Transcribe the stretch of entries below from the line with "Recreate this object" through the line with "foot_chamfer = 0.8; // [0.2:0.1:2]", exactly and with both ends included; leave out all other lines.

GIVEN INFORMATION:
◇ ◇ ◇

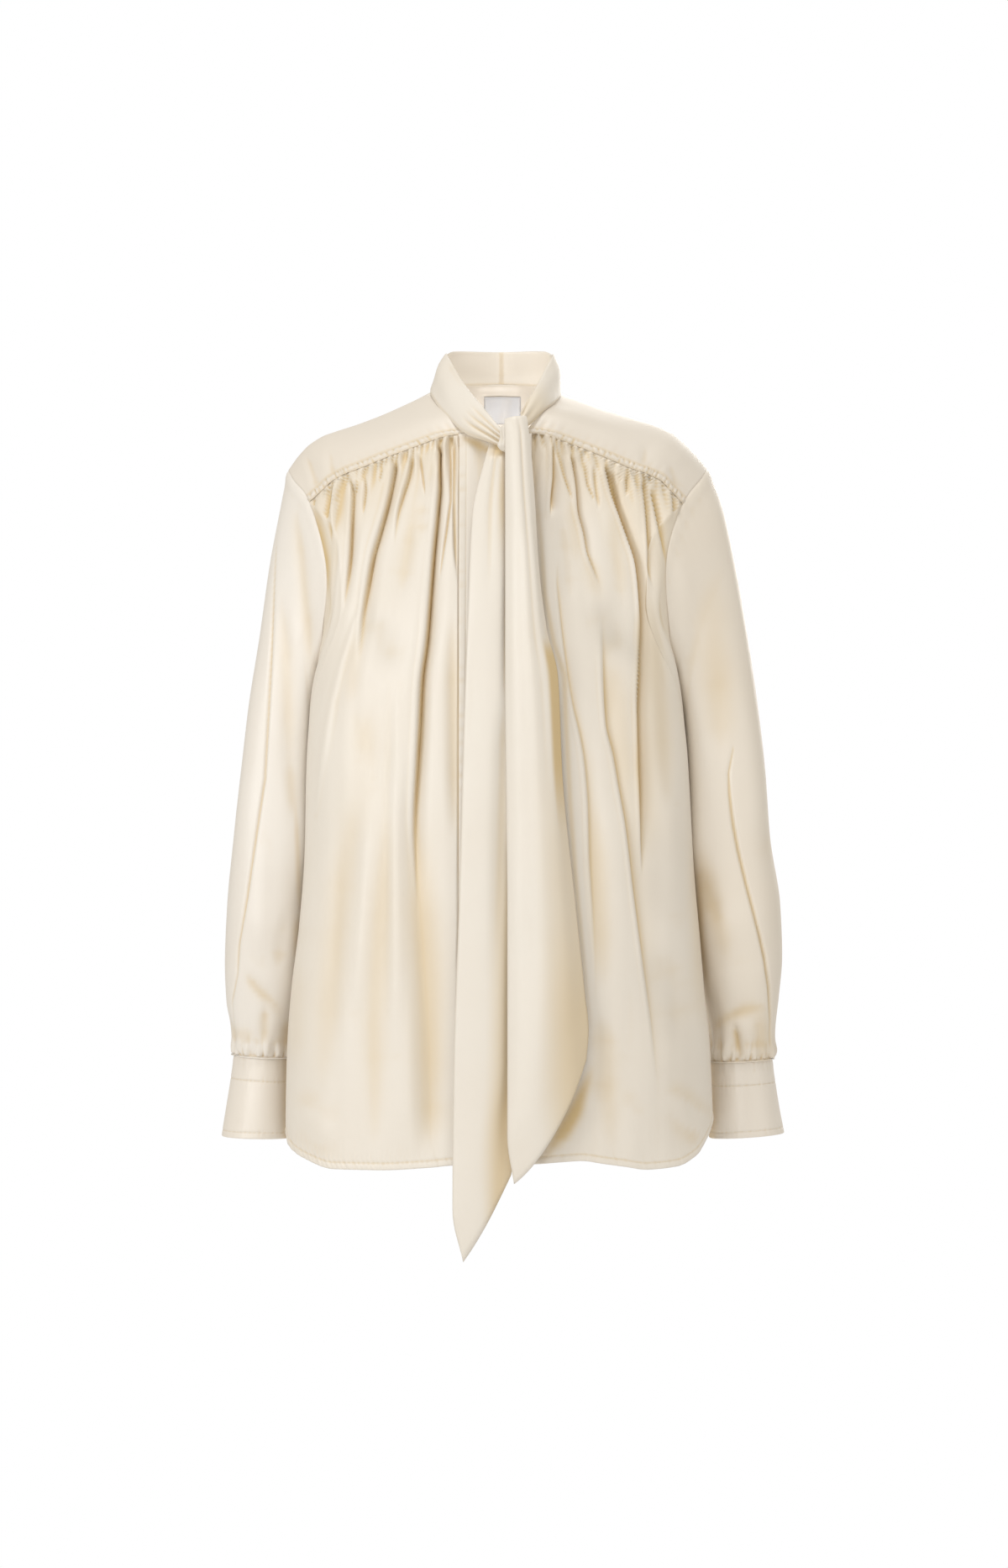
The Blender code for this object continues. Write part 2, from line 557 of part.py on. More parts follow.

◇ ◇ ◇

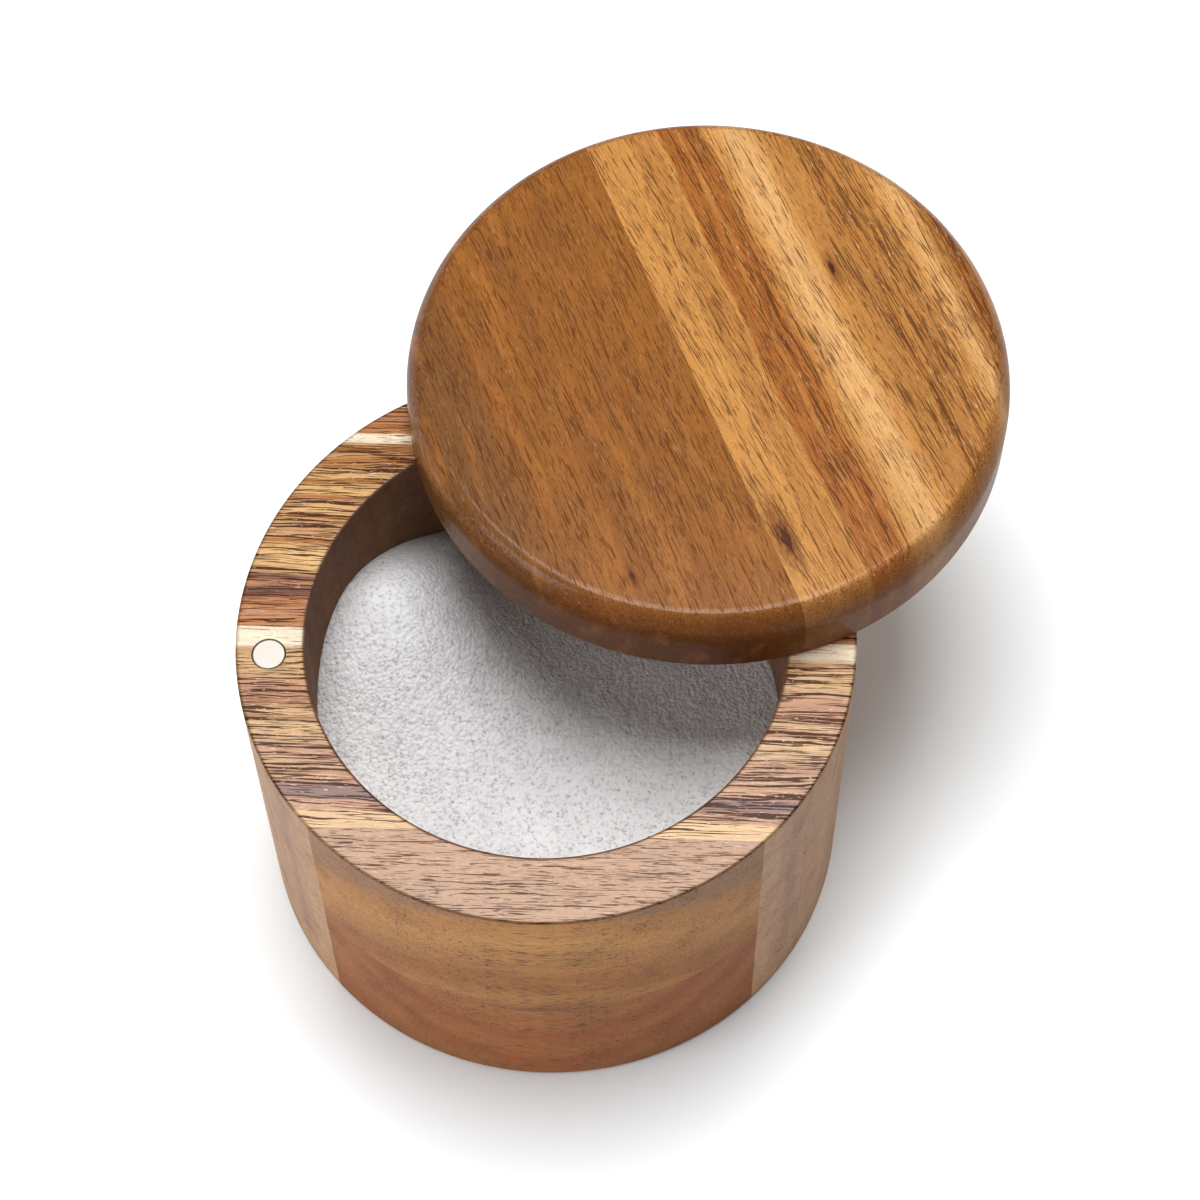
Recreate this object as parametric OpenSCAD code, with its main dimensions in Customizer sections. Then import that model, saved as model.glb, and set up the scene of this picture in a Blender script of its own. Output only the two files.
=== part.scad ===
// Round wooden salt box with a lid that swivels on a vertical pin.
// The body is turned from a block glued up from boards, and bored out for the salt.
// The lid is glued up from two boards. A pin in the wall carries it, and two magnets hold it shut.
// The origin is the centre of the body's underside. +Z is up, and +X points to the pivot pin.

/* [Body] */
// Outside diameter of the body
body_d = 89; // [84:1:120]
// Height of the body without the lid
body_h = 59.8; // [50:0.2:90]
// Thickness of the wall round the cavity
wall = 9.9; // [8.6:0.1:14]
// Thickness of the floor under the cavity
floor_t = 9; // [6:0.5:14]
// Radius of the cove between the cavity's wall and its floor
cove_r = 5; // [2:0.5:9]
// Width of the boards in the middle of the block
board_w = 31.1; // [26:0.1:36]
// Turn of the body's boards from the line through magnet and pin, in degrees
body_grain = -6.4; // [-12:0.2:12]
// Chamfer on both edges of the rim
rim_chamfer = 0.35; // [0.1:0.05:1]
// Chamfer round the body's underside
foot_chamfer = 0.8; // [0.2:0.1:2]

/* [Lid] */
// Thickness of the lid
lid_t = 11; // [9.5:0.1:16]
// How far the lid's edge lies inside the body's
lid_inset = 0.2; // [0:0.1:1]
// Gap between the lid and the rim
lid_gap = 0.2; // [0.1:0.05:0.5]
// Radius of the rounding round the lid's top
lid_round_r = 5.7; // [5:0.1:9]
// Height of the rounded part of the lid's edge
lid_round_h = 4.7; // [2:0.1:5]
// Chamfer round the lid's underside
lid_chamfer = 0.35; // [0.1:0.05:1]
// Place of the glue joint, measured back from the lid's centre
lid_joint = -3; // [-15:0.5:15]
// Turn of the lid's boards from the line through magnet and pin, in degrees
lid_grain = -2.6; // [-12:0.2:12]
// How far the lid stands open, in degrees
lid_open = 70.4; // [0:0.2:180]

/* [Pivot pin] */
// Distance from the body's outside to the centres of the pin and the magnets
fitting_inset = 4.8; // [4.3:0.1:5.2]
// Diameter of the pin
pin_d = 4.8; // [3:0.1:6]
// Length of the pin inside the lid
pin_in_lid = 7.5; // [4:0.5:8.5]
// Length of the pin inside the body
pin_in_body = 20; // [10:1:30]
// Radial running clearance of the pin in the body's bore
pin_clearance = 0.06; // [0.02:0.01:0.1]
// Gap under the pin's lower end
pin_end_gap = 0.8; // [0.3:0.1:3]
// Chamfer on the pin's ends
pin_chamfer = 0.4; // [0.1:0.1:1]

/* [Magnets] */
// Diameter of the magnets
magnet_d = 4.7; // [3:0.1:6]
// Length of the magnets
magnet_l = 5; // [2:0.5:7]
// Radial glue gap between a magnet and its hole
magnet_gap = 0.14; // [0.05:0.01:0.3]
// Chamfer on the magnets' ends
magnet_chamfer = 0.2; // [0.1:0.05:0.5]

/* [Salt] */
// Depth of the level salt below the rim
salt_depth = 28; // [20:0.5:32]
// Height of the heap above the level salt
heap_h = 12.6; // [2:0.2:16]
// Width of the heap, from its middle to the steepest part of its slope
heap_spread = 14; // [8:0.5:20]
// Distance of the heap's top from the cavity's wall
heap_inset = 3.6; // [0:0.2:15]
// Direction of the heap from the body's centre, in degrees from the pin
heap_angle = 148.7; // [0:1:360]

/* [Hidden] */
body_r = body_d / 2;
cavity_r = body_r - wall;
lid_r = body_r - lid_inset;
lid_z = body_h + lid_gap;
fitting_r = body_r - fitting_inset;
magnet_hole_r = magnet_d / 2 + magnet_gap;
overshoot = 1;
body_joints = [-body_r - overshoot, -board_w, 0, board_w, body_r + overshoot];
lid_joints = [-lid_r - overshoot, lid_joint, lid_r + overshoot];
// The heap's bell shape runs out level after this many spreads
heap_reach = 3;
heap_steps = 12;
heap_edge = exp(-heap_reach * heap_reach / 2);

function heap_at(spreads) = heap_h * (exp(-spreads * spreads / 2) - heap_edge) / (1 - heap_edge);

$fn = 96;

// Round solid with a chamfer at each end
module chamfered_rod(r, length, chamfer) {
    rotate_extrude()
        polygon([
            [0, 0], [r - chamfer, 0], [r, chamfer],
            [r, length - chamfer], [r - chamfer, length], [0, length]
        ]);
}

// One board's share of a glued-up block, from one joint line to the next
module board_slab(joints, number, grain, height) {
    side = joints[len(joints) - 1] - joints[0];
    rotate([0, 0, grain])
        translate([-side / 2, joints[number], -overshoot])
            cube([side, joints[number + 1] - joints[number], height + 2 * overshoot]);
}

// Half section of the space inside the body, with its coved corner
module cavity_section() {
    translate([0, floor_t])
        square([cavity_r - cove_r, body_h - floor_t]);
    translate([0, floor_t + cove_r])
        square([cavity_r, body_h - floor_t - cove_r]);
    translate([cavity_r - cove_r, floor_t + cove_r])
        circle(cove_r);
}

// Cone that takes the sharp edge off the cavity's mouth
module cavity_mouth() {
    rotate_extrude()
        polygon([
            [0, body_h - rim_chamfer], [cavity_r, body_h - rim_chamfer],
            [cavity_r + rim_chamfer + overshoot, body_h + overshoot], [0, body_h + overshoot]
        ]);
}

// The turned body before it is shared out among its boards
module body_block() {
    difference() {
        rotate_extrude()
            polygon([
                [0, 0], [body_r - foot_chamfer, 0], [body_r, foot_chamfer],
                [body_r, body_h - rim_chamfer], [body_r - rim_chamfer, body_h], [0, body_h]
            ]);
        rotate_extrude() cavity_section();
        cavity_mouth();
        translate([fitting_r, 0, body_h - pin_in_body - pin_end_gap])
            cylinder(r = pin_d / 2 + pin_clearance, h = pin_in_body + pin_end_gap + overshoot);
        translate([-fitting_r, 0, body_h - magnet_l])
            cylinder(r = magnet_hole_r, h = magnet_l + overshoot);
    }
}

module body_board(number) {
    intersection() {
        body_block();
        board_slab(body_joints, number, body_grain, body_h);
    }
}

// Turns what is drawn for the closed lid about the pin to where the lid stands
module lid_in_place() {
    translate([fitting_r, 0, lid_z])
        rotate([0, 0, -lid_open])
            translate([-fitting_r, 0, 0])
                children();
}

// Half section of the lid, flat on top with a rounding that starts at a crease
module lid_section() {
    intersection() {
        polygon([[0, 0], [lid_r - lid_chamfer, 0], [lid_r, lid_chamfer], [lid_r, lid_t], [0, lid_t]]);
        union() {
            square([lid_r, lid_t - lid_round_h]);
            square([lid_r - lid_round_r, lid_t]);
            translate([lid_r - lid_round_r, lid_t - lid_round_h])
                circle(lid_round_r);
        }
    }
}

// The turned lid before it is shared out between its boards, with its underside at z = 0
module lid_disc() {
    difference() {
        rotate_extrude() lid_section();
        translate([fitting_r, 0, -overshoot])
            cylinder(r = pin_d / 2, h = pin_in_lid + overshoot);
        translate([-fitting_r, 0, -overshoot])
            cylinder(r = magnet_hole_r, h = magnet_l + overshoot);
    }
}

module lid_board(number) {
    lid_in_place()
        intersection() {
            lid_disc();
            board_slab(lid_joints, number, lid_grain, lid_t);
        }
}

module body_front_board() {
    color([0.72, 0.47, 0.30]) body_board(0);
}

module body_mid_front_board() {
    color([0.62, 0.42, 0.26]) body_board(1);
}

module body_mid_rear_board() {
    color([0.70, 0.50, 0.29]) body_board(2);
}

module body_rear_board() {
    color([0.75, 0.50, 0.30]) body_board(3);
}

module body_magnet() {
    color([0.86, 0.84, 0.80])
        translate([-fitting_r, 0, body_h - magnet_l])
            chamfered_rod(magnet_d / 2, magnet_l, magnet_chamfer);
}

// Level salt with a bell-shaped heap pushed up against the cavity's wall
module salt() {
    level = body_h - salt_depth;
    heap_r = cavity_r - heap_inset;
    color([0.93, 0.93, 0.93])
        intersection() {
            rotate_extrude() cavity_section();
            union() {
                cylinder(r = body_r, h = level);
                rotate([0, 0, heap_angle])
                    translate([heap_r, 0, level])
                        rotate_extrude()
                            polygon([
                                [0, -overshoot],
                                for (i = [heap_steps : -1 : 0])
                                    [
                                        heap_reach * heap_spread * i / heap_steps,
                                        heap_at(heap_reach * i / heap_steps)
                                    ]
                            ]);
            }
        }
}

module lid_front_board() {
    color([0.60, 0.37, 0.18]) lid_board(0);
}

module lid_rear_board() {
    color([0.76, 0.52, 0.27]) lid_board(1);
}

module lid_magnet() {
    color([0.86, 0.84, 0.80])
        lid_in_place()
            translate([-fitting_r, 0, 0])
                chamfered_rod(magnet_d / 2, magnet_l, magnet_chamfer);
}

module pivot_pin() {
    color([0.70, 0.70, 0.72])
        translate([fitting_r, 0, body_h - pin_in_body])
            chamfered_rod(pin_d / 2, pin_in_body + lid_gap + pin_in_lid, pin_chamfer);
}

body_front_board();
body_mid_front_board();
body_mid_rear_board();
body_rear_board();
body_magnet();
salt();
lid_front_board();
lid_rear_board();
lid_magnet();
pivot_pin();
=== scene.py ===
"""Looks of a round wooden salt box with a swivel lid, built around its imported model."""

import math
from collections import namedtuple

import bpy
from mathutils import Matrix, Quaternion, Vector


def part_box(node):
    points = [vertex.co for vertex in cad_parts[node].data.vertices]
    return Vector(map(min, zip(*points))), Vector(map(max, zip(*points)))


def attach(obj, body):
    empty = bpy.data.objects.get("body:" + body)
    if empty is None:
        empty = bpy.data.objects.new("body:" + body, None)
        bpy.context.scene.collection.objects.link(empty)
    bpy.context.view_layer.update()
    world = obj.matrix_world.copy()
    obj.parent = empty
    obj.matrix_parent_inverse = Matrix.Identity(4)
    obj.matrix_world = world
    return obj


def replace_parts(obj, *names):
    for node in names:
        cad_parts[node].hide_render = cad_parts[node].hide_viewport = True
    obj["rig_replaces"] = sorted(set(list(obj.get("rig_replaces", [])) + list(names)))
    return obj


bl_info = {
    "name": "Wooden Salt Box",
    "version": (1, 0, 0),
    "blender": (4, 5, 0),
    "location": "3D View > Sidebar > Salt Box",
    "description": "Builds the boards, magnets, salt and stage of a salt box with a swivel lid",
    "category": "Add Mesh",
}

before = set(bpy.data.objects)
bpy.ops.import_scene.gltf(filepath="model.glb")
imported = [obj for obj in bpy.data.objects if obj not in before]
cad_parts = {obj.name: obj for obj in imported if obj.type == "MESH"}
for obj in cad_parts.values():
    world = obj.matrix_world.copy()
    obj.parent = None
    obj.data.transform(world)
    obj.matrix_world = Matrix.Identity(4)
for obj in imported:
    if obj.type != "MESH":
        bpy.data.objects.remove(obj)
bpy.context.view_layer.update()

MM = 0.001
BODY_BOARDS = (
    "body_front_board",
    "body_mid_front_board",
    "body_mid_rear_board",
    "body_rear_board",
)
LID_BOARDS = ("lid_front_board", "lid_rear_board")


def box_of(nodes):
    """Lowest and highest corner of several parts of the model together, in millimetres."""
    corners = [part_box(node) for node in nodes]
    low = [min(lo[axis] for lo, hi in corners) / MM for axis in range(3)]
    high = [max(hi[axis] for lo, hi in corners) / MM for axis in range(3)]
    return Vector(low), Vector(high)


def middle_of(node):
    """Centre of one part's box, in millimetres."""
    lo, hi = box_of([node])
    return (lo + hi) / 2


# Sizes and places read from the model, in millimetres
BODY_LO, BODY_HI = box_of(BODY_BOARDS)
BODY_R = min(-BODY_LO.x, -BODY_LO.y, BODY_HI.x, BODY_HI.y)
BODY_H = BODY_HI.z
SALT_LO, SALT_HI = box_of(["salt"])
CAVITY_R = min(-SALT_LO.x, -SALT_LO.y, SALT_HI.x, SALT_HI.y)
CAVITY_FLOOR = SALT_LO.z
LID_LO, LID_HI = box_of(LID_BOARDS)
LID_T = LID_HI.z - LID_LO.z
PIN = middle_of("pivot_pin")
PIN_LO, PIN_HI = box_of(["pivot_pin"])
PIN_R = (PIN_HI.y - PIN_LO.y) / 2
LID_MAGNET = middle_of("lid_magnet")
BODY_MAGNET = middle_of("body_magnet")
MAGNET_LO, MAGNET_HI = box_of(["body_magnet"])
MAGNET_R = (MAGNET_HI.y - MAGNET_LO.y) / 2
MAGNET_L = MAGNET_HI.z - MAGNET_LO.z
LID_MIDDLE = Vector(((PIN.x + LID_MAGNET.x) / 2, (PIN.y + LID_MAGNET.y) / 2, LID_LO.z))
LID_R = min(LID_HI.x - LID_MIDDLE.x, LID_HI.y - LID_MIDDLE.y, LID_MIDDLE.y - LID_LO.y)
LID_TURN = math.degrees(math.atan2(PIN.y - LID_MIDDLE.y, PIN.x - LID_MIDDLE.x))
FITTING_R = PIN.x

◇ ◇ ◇

REPLY TO THE TASK:
Recreate this object as parametric OpenSCAD code, with its main dimensions in Customizer sections. Then import that model, saved as model.glb, and set up the scene of this picture in a Blender script of its own. Output only the two files.
=== part.scad ===
// Round wooden salt box with a lid that swivels on a vertical pin.
// The body is turned from a block glued up from boards, and bored out for the salt.
// The lid is glued up from two boards. A pin in the wall carries it, and two magnets hold it shut.
// The origin is the centre of the body's underside. +Z is up, and +X points to the pivot pin.

/* [Body] */
// Outside diameter of the body
body_d = 89; // [84:1:120]
// Height of the body without the lid
body_h = 59.8; // [50:0.2:90]
// Thickness of the wall round the cavity
wall = 9.9; // [8.6:0.1:14]
// Thickness of the floor under the cavity
floor_t = 9; // [6:0.5:14]
// Radius of the cove between the cavity's wall and its floor
cove_r = 5; // [2:0.5:9]
// Width of the boards in the middle of the block
board_w = 31.1; // [26:0.1:36]
// Turn of the body's boards from the line through magnet and pin, in degrees
body_grain = -6.4; // [-12:0.2:12]
// Chamfer on both edges of the rim
rim_chamfer = 0.35; // [0.1:0.05:1]
// Chamfer round the body's underside
foot_chamfer = 0.8; // [0.2:0.1:2]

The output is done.